Switzerland’s franc, which benefits in times of turmoil from the nation’s role as a stable, neutral financial center, strengthened to a record against the dollar, appreciating as much as 0.6 percent to 82.58 centimes, before trading at 82.67.
Bernanke testified before the House Financial Services Committee as a fiscal-policy deadlock threatens to reverse the decline in borrowing costs he gained through record stimulus.
The central bank is prepared to take additional action, including buying more government bonds, if the economy appears to be in danger of stalling, he said.
Fed policy makers disagreed about whether additional monetary stimulus will be needed, according to minutes of their meeting last month released yesterday. Bernanke re-affirmed plans by the Fed to sustain record stimulus and to hold its benchmark interest rate near zero for an “extended period.”
The 17-nation euro advanced 0.2 percent against a basket of nine major trading partners, according to Bloomberg Correlation- Weighted Indexes.

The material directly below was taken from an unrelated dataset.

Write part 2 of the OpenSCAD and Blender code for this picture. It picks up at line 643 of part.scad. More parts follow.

It is the first gain in four days.
Italian bonds rallied for a second day, pushing the yield on the 10-year security down 12 basis points, and easing concern that the region’s debt crisis may spread beyond Greece, Ireland and Portugal. Italy should meet this year’s budget goal and adherence to fiscal targets would be consistent with stabilizing the nation’s credit rating, Fitch Ratings said.

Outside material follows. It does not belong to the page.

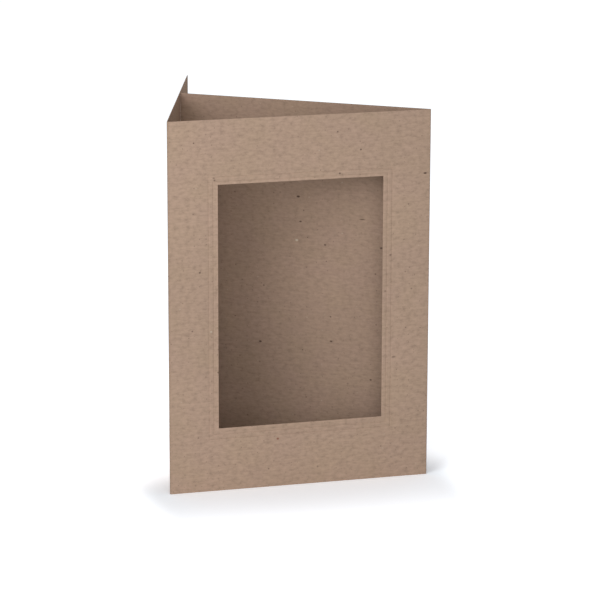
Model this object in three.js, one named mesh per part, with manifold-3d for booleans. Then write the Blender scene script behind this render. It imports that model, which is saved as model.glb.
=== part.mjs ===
// A three-panel passe-partout card: one sheet of recycled kraft card, creased twice and stood up open.
// The front panel has a die-cut window with a double line blind-embossed round it. The flap folds back
// from its left side, and the back panel folds back from its right side until its free edge leans
// against the inside of the flap. Sizes are in millimetres, with +Z up and the front facing -Y.
// The origin is the centre of the card's footprint, on the surface that it stands on.

import * as THREE from "three";
import { mergeVertices } from "three/addons/utils/BufferGeometryUtils.js";
import Module from "manifold-3d";

const wasm = await Module();
wasm.setup();

// The sheet. Each panel's width is measured over its folds.
const CARD_HEIGHT = 169;
const FRONT_WIDTH = 120;
const BACK_WIDTH = 119;
const FLAP_WIDTH = 118;
const THICKNESS = 0.32;

// How far the card stands open: the distance along the flap at which the back panel's edge leans on it,
// and the hair's breadth between them.
const LEANING_POINT = 70.6;
const LEANING_GAP = 0.25;

// The creases: the outside radius of a fold, and the bead that the creasing rule raises inside it.
const FOLD_RADIUS = 0.55;
const BEAD_RADIUS = 0.42;
const ARC_STEPS = 8;

// The window, and how far its middle lies to the right of the panel's.
const WINDOW_WIDTH = 75.6;
const WINDOW_HEIGHT = 111;
const WINDOW_SHIFT = 0.3;

// The embossed lines: the distance from the window's edge to the middle of each, their section, and how
// low the embossing die struck, because it doesn't share the cutting die's middle.
const LINE_OFFSETS = [2.05, 4.2];
const LINE_WIDTH = 0.8;
const LINE_DEPTH = 0.16;
const LINE_STEPS = 8;
const LINE_DROP = 0.85;

// How far a cutting tool stands out of the face that it cuts.
const TOOL_OVERRUN = 1;

// Each fold turns round a centre line inside it. The panels' faces lie at these distances from it.
const OUTER_OFFSET = FOLD_RADIUS;
const INNER_OFFSET = FOLD_RADIUS - THICKNESS;
const FRONT_RUN = FRONT_WIDTH - 2 * FOLD_RADIUS;
const BACK_RUN = BACK_WIDTH - FOLD_RADIUS;
const FLAP_RUN = FLAP_WIDTH - FOLD_RADIUS;

// The angles that the flap and the back panel make with the front, from the triangle between the two
// fold centres and the corner of the back panel that leans on the flap.
function standingAngles() {
  const along = LEANING_POINT - FOLD_RADIUS;
  const out = INNER_OFFSET - LEANING_GAP;
  const flapSide = Math.hypot(along, out);
  const backSide = Math.hypot(BACK_RUN, INNER_OFFSET);
  const angleBetween = (a, b, opposite) =>
    Math.acos((a * a + b * b - opposite * opposite) / (2 * a * b));
  return {
    flap: angleBetween(FRONT_RUN, flapSide, backSide) - Math.atan2(out, along),
    back: angleBetween(FRONT_RUN, backSide, flapSide) - Math.atan2(INNER_OFFSET, BACK_RUN),
  };
}

const ANGLE = standingAngles();

// A point of the plan, at a distance along a direction and a distance to the side of it.
function pointFrom(centre, direction, along, sideways, side) {
  return new THREE.Vector2(
    centre.x + along * Math.cos(direction) + sideways * Math.cos(side),
    centre.y + along * Math.sin(direction) + sideways * Math.sin(side),
  );
}

// The card's plan, seen from above, with the left fold's centre at the origin: across the flap's free
// edge and down its outside, round the left fold, along the front, round the right fold and out along
// the back panel, then home along the inner faces and over the two beads.
function plan() {
  const leftFold = new THREE.Vector2(0, 0);
  const rightFold = new THREE.Vector2(FRONT_RUN, 0);
  const flapWay = ANGLE.flap;
  const flapSide = flapWay + Math.PI / 2;
  const backWay = Math.PI - ANGLE.back;
  const backSide = backWay - Math.PI / 2;
  const down = 1.5 * Math.PI;
  const beadTurn = Math.asin(INNER_OFFSET / BEAD_RADIUS);

  const shape = new THREE.Shape();
  const flapInside = pointFrom(leftFold, flapWay, FLAP_RUN, INNER_OFFSET, flapSide);
  const flapOutside = pointFrom(leftFold, flapWay, FLAP_RUN, OUTER_OFFSET, flapSide);
  shape.moveTo(flapInside.x, flapInside.y);
  shape.lineTo(flapOutside.x, flapOutside.y);
  shape.absarc(leftFold.x, leftFold.y, OUTER_OFFSET, flapSide, down, false);
  shape.absarc(rightFold.x, rightFold.y, OUTER_OFFSET, down, backSide + 2 * Math.PI, false);
  for (const offset of [OUTER_OFFSET, INNER_OFFSET]) {
    const backEnd = pointFrom(rightFold, backWay, BACK_RUN, offset, backSide);
    shape.lineTo(backEnd.x, backEnd.y);
  }
  shape.absarc(
    rightFold.x, rightFold.y, BEAD_RADIUS, backWay - beadTurn, Math.PI + beadTurn, false,
  );
  shape.absarc(leftFold.x, leftFold.y, BEAD_RADIUS, -beadTurn, flapWay + beadTurn, false);
  shape.closePath();
  return shape;
}

function toSolid(geometry) {
  const bare = geometry.index ? geometry.toNonIndexed() : geometry.clone();
  bare.deleteAttribute("normal");
  bare.deleteAttribute("uv");
  const merged = mergeVertices(bare, 1e-4);
  return new wasm.Manifold(
    new wasm.Mesh({
      numProp: 3,
      vertProperties: merged.attributes.position.array,
      triVerts: new Uint32Array(merged.index.array),
    }),
  );
}

function toGeometry(solid) {
  const mesh = solid.getMesh();
  const geometry = new THREE.BufferGeometry()
    .setAttribute("position", new THREE.BufferAttribute(mesh.vertProperties, 3))
    .setIndex(new THREE.BufferAttribute(mesh.triVerts, 1));
  geometry.computeVertexNormals();
  return geometry;
}

const WINDOW_CENTRE = new THREE.Vector3(FRONT_RUN / 2 + WINDOW_SHIFT, 0, CARD_HEIGHT / 2);

// The block that cuts the window through the front panel.
function windowCutter() {
  const block = new THREE.BoxGeometry(
    WINDOW_WIDTH, THICKNESS + 2 * TOOL_OVERRUN, WINDOW_HEIGHT,
  );
  const middleOfSheet = -(OUTER_OFFSET + INNER_OFFSET) / 2;
  return block.translate(WINDOW_CENTRE.x, middleOfSheet, WINDOW_CENTRE.z);
}

// A closed rectangular ring round the window, mitred at its corners, whose crest swells out of a face
// towards the inside of the card and whose foot lies at footY. Taken away from the front face it presses
// the line in, and added to the inner face it raises the same line there.
function lineRing(offset, faceY, footY) {
  const section = [[-LINE_WIDTH / 2, footY]];
  for (let step = 0; step <= LINE_STEPS; step++) {
    const across = (step / LINE_STEPS - 0.5) * LINE_WIDTH;
    const swell = Math.cos((Math.PI * across) / LINE_WIDTH) ** 2;
    section.push([across, faceY + LINE_DEPTH * swell]);
  }
  section.push([LINE_WIDTH / 2, footY]);

  const corners = [[-1, -1], [1, -1], [1, 1], [-1, 1]];
  const positions = [];
  for (const [signX, signZ] of corners) {
    for (const [across, y] of section) {
      positions.push(
        WINDOW_CENTRE.x + signX * (WINDOW_WIDTH / 2 + offset + across),
        y,
        WINDOW_CENTRE.z - LINE_DROP + signZ * (WINDOW_HEIGHT / 2 + offset + across),
      );
    }
  }
  const count = section.length;
  const index = [];
  for (let corner = 0; corner < corners.length; corner++) {
    const here = corner * count;
    const next = ((corner + 1) % corners.length) * count;
    for (let k = 0; k < count; k++) {
      const after = (k + 1) % count;
      index.push(here + k, next + k, here + after);
      index.push(next + k, next + after, here + after);
    }
  }
  return new THREE.BufferGeometry()
    .setAttribute("position", new THREE.Float32BufferAttribute(positions, 3))
    .setIndex(index);
}

// The whole sheet, folded, cut and embossed.
function foldedSheet() {
  const sheet = new THREE.ExtrudeGeometry(plan(), {
    depth: CARD_HEIGHT,
    bevelEnabled: false,
    curveSegments: ARC_STEPS,
  });
  let solid = toSolid(sheet).subtract(toSolid(windowCutter()));
  for (const offset of LINE_OFFSETS) {
    solid = solid
      .subtract(toSolid(lineRing(offset, -OUTER_OFFSET, -OUTER_OFFSET - TOOL_OVERRUN)))
      .add(toSolid(lineRing(offset, -INNER_OFFSET, -INNER_OFFSET - THICKNESS / 4)));
  }
  return toGeometry(solid);
}

const kraftCard = new THREE.MeshStandardMaterial({
  name: "kraft_card",
  color: 0xab917b,
  roughness: 0.92,
  metalness: 0,
});

const card = new THREE.Mesh(foldedSheet(), kraftCard);
card.name = "folded_card";
const footprintDepth =
  FLAP_RUN * Math.sin(ANGLE.flap) + OUTER_OFFSET * Math.cos(ANGLE.flap) + OUTER_OFFSET;
card.position.set(-FRONT_RUN / 2, OUTER_OFFSET - footprintDepth / 2, 0);

const passePartoutCard = new THREE.Group();
passePartoutCard.add(card);

export default passePartoutCard;
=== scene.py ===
"""A passe-partout card of recycled kraft card, stood up open on a white table under soft studio light.

The card is one sheet in three panels: a front with a die-cut window and a double line blind-embossed
round it, a flap that folds back from its left side, and a back panel that folds back from its right
side and leans on the flap. Lengths are in metres, +Z is up and the front faces -Y.
"""

import math

import bpy
from bpy.props import FloatProperty, FloatVectorProperty, IntProperty, PointerProperty
from mathutils import Matrix, Vector


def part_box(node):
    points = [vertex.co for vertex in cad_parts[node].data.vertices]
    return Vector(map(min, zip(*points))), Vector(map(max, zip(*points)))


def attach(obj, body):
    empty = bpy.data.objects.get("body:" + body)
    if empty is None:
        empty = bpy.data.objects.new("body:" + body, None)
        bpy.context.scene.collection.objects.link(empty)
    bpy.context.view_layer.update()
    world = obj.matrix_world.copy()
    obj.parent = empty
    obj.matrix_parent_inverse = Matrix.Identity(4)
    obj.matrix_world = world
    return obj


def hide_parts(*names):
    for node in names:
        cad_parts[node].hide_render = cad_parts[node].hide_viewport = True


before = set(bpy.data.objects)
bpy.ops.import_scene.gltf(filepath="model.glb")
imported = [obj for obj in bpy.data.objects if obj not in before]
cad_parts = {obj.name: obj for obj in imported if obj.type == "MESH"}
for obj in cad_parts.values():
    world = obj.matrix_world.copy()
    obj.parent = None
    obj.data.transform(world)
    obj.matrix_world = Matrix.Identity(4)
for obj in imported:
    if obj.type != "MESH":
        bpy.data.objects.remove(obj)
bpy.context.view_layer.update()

bl_info = {
    "name": "Passe-partout card",
    "version": (1, 0, 0),
    "blender": (4, 5, 0),
    "location": "View3D > Sidebar > Card",
    "description": "Folds a kraft card with a die-cut window and sets it on a white table",
    "category": "Object",
}

MM = 0.001
NODE = "folded_card"
BODY = "root"
CARD_LOW, CARD_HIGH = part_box(NODE)


def linear(colour):
    """The linear red, green and blue of an sRGB hex colour."""
    channels = [(colour >> shift & 0xFF) / 255 for shift in (16, 8, 0)]
    return [c / 12.92 if c <= 0.04045 else ((c + 0.055) / 1.055) ** 2.4 for c in channels]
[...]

“The problems that we saw yesterday are just generally being ignored,” said Geoffrey Yu, a currency strategist at UBS AG in London. “If you look at the hard numbers, it’s still salvageable. It’s more than salvageable at this stage.”
The seven-day relative strength index for the euro versus the dollar rose to 40.75 after two days below the 30 level, the longest streak since May 16. Readings below 30 indicate an asset may have declined too quickly and may be due for a reversal.

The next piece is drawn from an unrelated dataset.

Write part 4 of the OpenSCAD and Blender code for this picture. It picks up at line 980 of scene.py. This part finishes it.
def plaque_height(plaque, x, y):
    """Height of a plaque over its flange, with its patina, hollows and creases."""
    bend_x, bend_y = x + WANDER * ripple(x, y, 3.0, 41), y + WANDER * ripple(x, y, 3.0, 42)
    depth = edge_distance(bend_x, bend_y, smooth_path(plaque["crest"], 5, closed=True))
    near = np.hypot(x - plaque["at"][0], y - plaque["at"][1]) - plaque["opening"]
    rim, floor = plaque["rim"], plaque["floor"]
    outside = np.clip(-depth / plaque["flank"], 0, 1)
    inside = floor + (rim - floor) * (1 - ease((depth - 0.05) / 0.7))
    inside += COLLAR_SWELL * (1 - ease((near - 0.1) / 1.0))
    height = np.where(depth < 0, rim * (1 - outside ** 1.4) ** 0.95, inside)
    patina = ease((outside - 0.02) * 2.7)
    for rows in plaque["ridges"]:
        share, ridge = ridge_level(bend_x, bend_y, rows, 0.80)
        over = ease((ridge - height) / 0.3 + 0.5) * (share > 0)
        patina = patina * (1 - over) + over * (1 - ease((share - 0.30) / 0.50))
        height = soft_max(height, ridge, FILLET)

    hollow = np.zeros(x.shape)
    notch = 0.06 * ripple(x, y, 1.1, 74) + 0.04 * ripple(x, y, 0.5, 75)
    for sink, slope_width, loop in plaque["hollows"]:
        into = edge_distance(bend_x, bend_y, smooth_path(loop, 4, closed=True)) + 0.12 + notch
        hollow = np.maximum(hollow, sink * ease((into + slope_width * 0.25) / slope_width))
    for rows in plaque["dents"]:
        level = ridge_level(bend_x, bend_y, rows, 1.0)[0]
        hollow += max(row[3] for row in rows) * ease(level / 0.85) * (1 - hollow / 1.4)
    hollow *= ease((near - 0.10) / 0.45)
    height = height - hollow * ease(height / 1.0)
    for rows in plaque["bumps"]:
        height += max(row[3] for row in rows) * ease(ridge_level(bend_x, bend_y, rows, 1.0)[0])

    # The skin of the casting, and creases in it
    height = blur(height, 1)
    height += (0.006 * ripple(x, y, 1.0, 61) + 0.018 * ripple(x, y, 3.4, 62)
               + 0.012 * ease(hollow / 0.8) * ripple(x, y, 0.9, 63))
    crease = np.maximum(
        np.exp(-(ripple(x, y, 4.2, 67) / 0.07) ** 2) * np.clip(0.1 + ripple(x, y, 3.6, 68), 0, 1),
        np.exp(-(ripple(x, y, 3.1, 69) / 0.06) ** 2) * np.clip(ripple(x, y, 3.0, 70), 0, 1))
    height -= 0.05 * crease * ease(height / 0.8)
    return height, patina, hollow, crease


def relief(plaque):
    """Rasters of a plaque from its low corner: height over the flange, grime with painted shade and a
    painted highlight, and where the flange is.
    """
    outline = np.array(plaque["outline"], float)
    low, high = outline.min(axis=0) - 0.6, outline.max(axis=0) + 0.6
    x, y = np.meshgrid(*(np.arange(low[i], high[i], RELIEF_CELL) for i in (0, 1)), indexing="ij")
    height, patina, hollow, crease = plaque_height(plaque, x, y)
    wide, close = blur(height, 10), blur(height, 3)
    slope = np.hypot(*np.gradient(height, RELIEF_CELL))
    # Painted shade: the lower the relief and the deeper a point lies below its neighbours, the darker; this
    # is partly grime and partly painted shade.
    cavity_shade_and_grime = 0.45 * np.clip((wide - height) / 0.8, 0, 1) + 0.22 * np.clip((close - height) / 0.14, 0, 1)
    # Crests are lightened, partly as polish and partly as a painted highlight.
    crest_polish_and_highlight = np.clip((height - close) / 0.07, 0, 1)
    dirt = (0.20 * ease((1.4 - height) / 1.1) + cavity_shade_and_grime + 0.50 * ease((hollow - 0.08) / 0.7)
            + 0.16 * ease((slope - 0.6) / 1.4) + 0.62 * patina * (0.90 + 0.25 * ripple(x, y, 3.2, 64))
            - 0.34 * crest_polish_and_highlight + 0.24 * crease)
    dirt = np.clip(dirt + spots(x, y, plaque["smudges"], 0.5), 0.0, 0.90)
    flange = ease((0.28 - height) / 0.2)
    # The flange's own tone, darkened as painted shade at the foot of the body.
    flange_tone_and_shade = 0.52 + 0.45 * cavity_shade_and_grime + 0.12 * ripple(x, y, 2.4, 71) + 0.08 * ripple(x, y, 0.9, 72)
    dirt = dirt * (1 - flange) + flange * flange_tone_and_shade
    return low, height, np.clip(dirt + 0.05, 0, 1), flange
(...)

China’s gross domestic product increased 9.5 percent in the second quarter from a year earlier, the statistics bureau said in Beijing. Industrial output advanced 15.1 percent in June, the most since May 2010.
Australia’s dollar rose for the first time in four days, strengthening 1.5 percent to $1.0760, and gained 1.3 percent to 85.04 yen. China is the nation’s largest trading partner, consuming Australia’s raw material exports.
The Thomson Reuters/Jefferies CRB Index of 19 Raw Materials advanced 1.6 percent and gold rose to a record in London and New York.
New Zealand’s currency advanced 2.3 percent to 83.65 U.S. cents and gained against all its major counterparts after a report. China is the No. 1 destination for the nation’s exports.
The yen weakened after Japanese Finance Minister Yoshihiko Noda said its moves have been “a bit one-sided.”
The yen dropped 1.1 percent to 111.94 per euro. Japan’s currency added 0.3 percent to 79.33 per dollar after gaining 2.5 percent in the previous three days. It appreciated to 78.50 earlier today, the most since policy makers jointly intervened in foreign-exchange markets in March.
“We were surprised at yen’s gain last night,” said C.J. Gavsie, managing director for foreign exchange trading at Bank of Montreal in Toronto. “People we’re talking to in the market said it was due to some very poor liquidity.”
Japanese Chief Cabinet Secretary Yukio Edano echoed Noda’s comments, saying rapid foreign-exchange moves were not “desirable.” Group of Seven nations jointly sold Japan’s currency on March 18 after the yen surged to a postwar record of 76.25 per dollar the previous day, threatening the nation’s recovery from the March 11 earthquake and tsunami.